Published in the April 29, 2021 edition.


WAKEFIELD — Wakefield’s Natural Hazard Mitigation Plan was created to assist the Town in mitigating losses from natural hazard events and identify areas of potential improvement. Originally developed by town personnel in 2007, the plan was updated in 2019 by the town with the assistance of its consultant, BETA Group, Inc. (BETA) to reflect changes in critical facilities, hazards and the mitigation efforts required to protect these facilities against the identified hazards. 

DPW Director Joseph Conway appeared before the Town Council this week to seek approval of the final version of the Hazard Mitigation Plan. He reminded the board that a draft of the plan had been presented to the Town Council by the DPW and BETA Group  in June of 2019. 

Since then, the plan has been submitted to the Federeal Emergency Management Administration (FEMA) and the Massachusetts Emergency Management Administration (MEMA), Conway said.

The 2019 version of this Hazard Mitigation Plan was revised in early 2020 to incorporate the results of a vulnerability assessment developed as part of the Massachusetts Executive Office of Energy and Environmental Affairs’ Municipal Vulnerability Preparedness (MVP) grant program. The MVP additions to this Plan are focused on enhancing Wakefield’s resilience to a changing climate. While all four hazards identified through the MVP process were also included in the Hazard Mitigation Plan process, the MVP lens looks at both past trends and future projections, based on climate science.

Otherwise, Conway said, the the plan presented this week was substantially the same as the one presented in June 2019. He said that he was seeking the Town Council’s endorsement of the plan as approved by FEMA so that the DPW and the town can begin applying for some of the federal grant programs available.

The following natural hazards were discussed during the process of creating the Hazard Mitigation Plan: winter storms, nor’easters, hurricanes/tropical storms, high winds, dam failures, ice storms, drought, extreme temperatures, invasive species, earthquakes, thunderstorms, tornadoes, wildfires and urban fires.

The Wakefield Hazard Mitigation Team identified 156 critical facilities within the town that fall into various categories, including town departments, infrastructure, businesses and other institutions deemed critical.

This plan identifies natural hazards impacting the town of Wakefield, assesses the town’s vulnerability to these hazards and recommends actions to mitigate the effects identified hazards may have on the town. This Hazard Mitigation Plan has been prepared based on FEMA’s “Local Mitigation Planning Handbook” (March 2013) and was designed to meet the requirements of the Disaster Mitigation Act of 2000 (DMA 2000) enacted by Congress on October 10, 2000.

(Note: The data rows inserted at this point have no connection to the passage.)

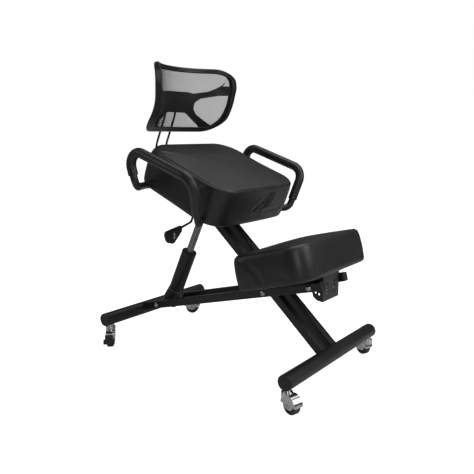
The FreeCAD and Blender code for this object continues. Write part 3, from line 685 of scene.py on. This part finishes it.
def stitchRow():
    # short rounded stitches at an even pitch along the guide
    tree, given, out = newTree("stitchRow", {
        "Pitch": ("NodeSocketFloat", 0.004), "Length": ("NodeSocketFloat", 0.003),
        "Thickness": ("NodeSocketFloat", 0.0004),
    })
    w = Wiring(tree)
    curve = w.add("GeometryNodeMeshToCurve")
    spaced = w.add("GeometryNodeResampleCurve", mode="LENGTH")
    ball = w.add("GeometryNodeMeshIcoSphere")
    ball.inputs["Subdivisions"].default_value = 1
    ball.inputs["Radius"].default_value = 1.0
    tangent = w.add("GeometryNodeInputTangent")
    turn = w.add("FunctionNodeAlignRotationToVector", axis="X")
    size = w.add("ShaderNodeCombineXYZ")
    place = w.add("GeometryNodeInstanceOnPoints")
    w.join(given.outputs["Geometry"], curve.inputs["Mesh"])
    w.join(curve.outputs[0], spaced.inputs["Curve"])
    w.join(given.outputs["Pitch"], spaced.inputs["Length"])
    half = w.math("MULTIPLY", given.outputs["Length"], 0.5)
    w.join(half, size.inputs["X"])
    w.join(given.outputs["Thickness"], size.inputs["Y"])
    w.join(given.outputs["Thickness"], size.inputs["Z"])
    w.join(tangent.outputs[0], turn.inputs["Vector"])
    w.join(spaced.outputs[0], place.inputs["Points"])
    w.join(ball.outputs["Mesh"], place.inputs["Instance"])
    w.join(turn.outputs[0], place.inputs["Rotation"])
    w.join(size.outputs[0], place.inputs["Scale"])
    closeTree(w, given, out, place.outputs[0])
    return tree


def grown(name, lines, closed, tree, values, material, body):
    # runs a tree on guide lines and keeps the result as a plain mesh
    points, edges = [], []
    for line in lines:
        start = len(points)
        points += line
        edges += [(start + i, start + i + 1) for i in range(len(line) - 1)]
        if closed:
            edges.append((start + len(line) - 1, start))
    item = newObject(name, meshFrom(name, points, [], edges))
    modifier = item.modifiers.new("grow", "NODES")
    modifier.node_group = tree
    for socket in tree.interface.items_tree:
        if socket.item_type != "SOCKET" or socket.in_out != "INPUT":
            continue
        if socket.name in values:
            modifier[socket.identifier] = values[socket.name]
        elif socket.name == "Material":
            modifier[socket.identifier] = material
    bakeModifiers(item)
    smoothAll(item.data)
    if not item.data.materials:
        item.data.materials.append(material)
    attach(item, body)
    return item


threadTree = sweptThread()
stitchTree = stitchRow()

seatSpec = {
    "name": "seatCushion",
    "length": 0.348, "halfWidth": 0.203, "height": 0.108, "skirt": 0.015, "recess": 0.011,
    "corners": [(0, -0.202), (0.348, -0.199), (0.348, 0.199), (0, 0.202)],
    "radii": [0.086, 0.074, 0.074, 0.086],
    "frontBow": 0.006, "waist": 0.003, "bulge": 0.002,
    "lowRadius": 0.012, "crestSide": 0.034, "crestFront": 0.013, "crestFrom": 0.45,
    "crown": 0.011, "voxel": 0.005,
    "stiffness": 6.0, "pressure": 3.0, "shrink": 0.004, "cap": 0.0035,
}
# folds where the cover is pulled round the front, in the seat's own frame
seatFolds = [
    ([(0.349, 0.042, 0.086), (0.349, 0.034, 0.062), (0.348, 0.022, 0.036)], 0.0045, 0.0022),
    ([(0.349, 0.060, 0.088), (0.349, 0.055, 0.066), (0.348, 0.040, 0.040)], 0.0035, 0.0018),
    ([(0.349, 0.022, 0.072), (0.349, -0.008, 0.050), (0.348, -0.028, 0.034)], 0.006, 0.0014),
    ([(0.345, 0.120, 0.030), (0.349, 0.076, 0.026), (0.349, 0.030, 0.028)], 0.006, 0.0014),
]

kneeSpec = {
    "name": "kneeCushion",
    "length": 0.234, "halfWidth": 0.193, "height": 0.092, "skirt": 0.010, "recess": 0.008,
    "corners": [(0, -0.192), (0.234, -0.190), (0.234, 0.190), (0, 0.192)],
    "radii": [0.026, 0.060, 0.060, 0.026],
    "frontBow": 0.004, "waist": 0.002, "bulge": 0.002,
    "lowRadius": 0.010, "crestSide": 0.022, "crestFront": 0.018, "crestFrom": 0.5,
    "crown": 0.008, "voxel": 0.005,
    "stiffness": 6.0, "pressure": 3.0, "shrink": 0.004, "cap": 0.003,
}
# the side of the knee pad draws in beside its near corner
kneeFolds = [
    ([(0.060, -0.193, 0.060), (0.084, -0.193, 0.030), (0.092, -0.193, 0.006)], 0.010, 0.0012),
]


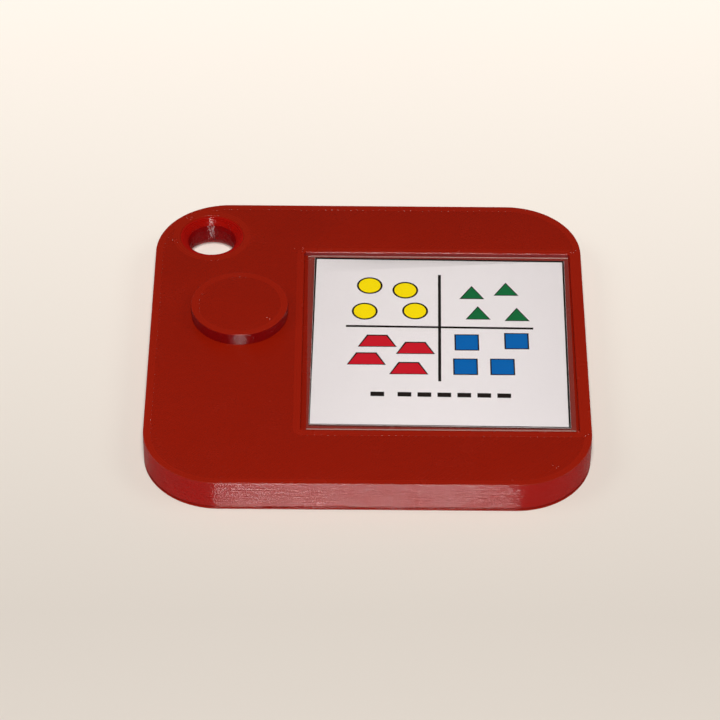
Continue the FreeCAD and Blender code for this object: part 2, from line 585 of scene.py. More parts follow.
def mark_tree(shape: MarkShape) -> bpy.types.NodeTree:
    """Prints one shape at each point: a coloured field with a dark line round it."""
    t = GeometryTree("mark_" + shape.value, {
        "Width": Kind.NUMBER, "Height": Kind.NUMBER, "Line": Kind.NUMBER, "Ink": Kind.NUMBER,
        "Field ink": Kind.MATERIAL, "Line ink": Kind.MATERIAL})
    outline, wide, high = unit_outline(t, shape)
    across = t.add("Math", {0: t["Width"], 1: wide}, operation="DIVIDE")
    along = t.add("Math", {0: t["Height"], 1: high}, operation="DIVIDE")
    stretch = t.add("CombineXYZ", {"X": across, "Y": along, "Z": 1.0})
    sized = t.add("Transform", {"Geometry": outline, "Scale": stretch})
    field = t.painted(t.add("FillCurve", {"Curve": sized}, mode="NGONS"), "Field ink")
    rim = t.add("CurvePrimitiveQuadrilateral", {"Width": t["Line"], "Height": t["Ink"]})
    dark = t.painted(t.swept(sized, rim, caps=False), "Line ink")
    both = t.add("JoinGeometry", {0: field})
    t.tree.links.new(dark.outputs[0], both.inputs[0])
    return t.done(t.copies(both))


# ---------------------------------------------------------------- finishes

@dataclass(frozen=True)
class Finish:
    """A named finish, in Object coordinates."""

    name: str

    def build(self) -> bpy.types.Material:
        """Makes the material."""
        material = bpy.data.materials.new(self.name)
        material.use_nodes = True
        material.node_tree.nodes.clear()
        add = partial(add_node, material.node_tree)
        add("OutputMaterial", {"Surface": self.shader(add, add("TexCoord").outputs["Object"])})
        return material

    def shader(self, add: Adder, place: Socket) -> Node:
        """Adds the finish's own nodes, and returns its shader."""
        raise NotImplementedError


def noise(add: Adder, place: Node | Socket, scale: float, detail: float, roughness: float) -> Node:
    """Adds a cloudy noise."""
    return add("TexNoise", {"Vector": place, "Scale": scale, "Detail": detail, "Roughness": roughness})


def mottled(add: Adder, share: Node | Socket, first: str, second: str) -> Socket:
    """Adds a colour that goes from one to another as its share grows."""
    return add("Mix", {0: share, 6: linear(first), 7: linear(second)}, data_type="RGBA").outputs[2]


@dataclass(frozen=True)
class PrintedPlastic(Finish):
    """Red PLA laid down in lines: deep saturated colour, a soft gloss along each line."""

    name: str = "printed_red_pla"
    colour: str = "#921805"
    patch_colour: str = "#8c1604"
    roughness: float = 0.24
    roughness_spread: float = 0.1
    ior: float = 1.46
    layer_mm: float = 0.3       # the wall's streaks, a little coarser than a layer so that they show
    streak_mm: float = 7.0      # length over which a layer's gloss changes
    patch_mm: float = 14.0      # size of the faint cloudy patches on the face
    grain_mm: float = 0.12      # fine unevenness of the melt
    grain_depth_mm: float = 0.002
    grain_stretch: float = 1.0  # how much longer than high the grain is

    def shader(self, add: Adder, place: Socket) -> Node:
        """Varies the colour in patches, the gloss in streaks and the relief in grain."""
        along, up, fine = (1 / (size * MM) for size in (self.streak_mm, self.layer_mm, self.grain_mm))
        drawn = fine / self.grain_stretch
        layers = add("Mapping", {"Vector": place, "Scale": (along, along, up)})
        grains = add("Mapping", {"Vector": place, "Scale": (drawn, drawn, fine)})
        swing = self.roughness_spread / 2
        gloss = add("MapRange", {
            "Value": noise(add, layers, 1.0, 2.0, 0.6), "From Min": 0.3, "From Max": 0.7,
            "To Min": self.roughness - swing, "To Max": self.roughness + swing})
        relief = add("Bump", {
            "Strength": 1.0, "Distance": self.grain_depth_mm * MM,
            "Height": noise(add, grains, 1.0, 2.0, 0.5)})
        patches = noise(add, place, 1 / (self.patch_mm * MM), 3.0, 0.55)
        return add("BsdfPrincipled", {
            "Base Color": mottled(add, patches, self.colour, self.patch_colour), "Roughness": gloss,
            "IOR": self.ior, "Normal": relief})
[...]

The Town of Wakefield has received a FEMA Hazard Mitigation Planning Grant (HMGP) from MEMA to update the Hazard Mitigation Plan. Wakefield and BETA developed this Plan to focus specifically on the local issues affecting the town.

According to the Hazard Mitigation Plan, the goals of the Town of Wakefield with respect to Natural Hazard Mitigation are:

1. To improve upon the protection of the residents, businesses and Town Infrastructure from natural hazards.

2. To reduce the potential impact of natural hazards on critical facilities within the town of Wakefield.

3. To improve upon emergency preparedness by identifying potential areas of concern prior to a natural hazard event and determining appropriate actions to mitigate impacts.

4. To identify and implement cost effective mitigation measures to reduce future impacts.

Based on the Town ‘s ranking of each category, an overall risk assessment for each hazard was determined.

The four hazard categories identified as most likely to significantly impact Wakefield are: Nor’easters, high winds, hurricanes/tropical storms and winter storms. Given Wakefield’s geographical location as an inland community with no significant elevation changes or historic records of erosion or landslides, these two hazards were briefly discussed but it was determined there is no risk for these two events and they were not included in further discussions for the risk summary.

All natural hazards have the potential to cause property damage and loss of human life, as well as limit access to essential services in a community, including potable water, wastewater collection, and electrical power.

Wakefield identified several natural hazards that have occurred or could occur in town and analyzed the hazard risk for each. The MVP process enhanced the hazard identification process. Preparing for the MVP workshops involve pulling from State climate data, reviewing existing town documents and technical information, and identifying the four most significant climate hazards facing Wakefield.

The team landed on drought, flooding, heat waves, and intense storms. Analysis for the Hazard Mitigation Plan included determining the likely frequency, severity, and area of impact for each hazard.

Current and recommended mitigation strategies for each potential hazard are detailed at length in the Hazard Mitigation Plan.

According to the plan, the largest impediment to implementing additional mitigation actions is funding. Funding through local revenues as well as seeking opportunities through grant and loan programs needs to be increased to effectively increase the current mitigation capabilities of the town, the plan concludes.

The Town Council vote to approve the Hazard Mitigation Plan was unanimous.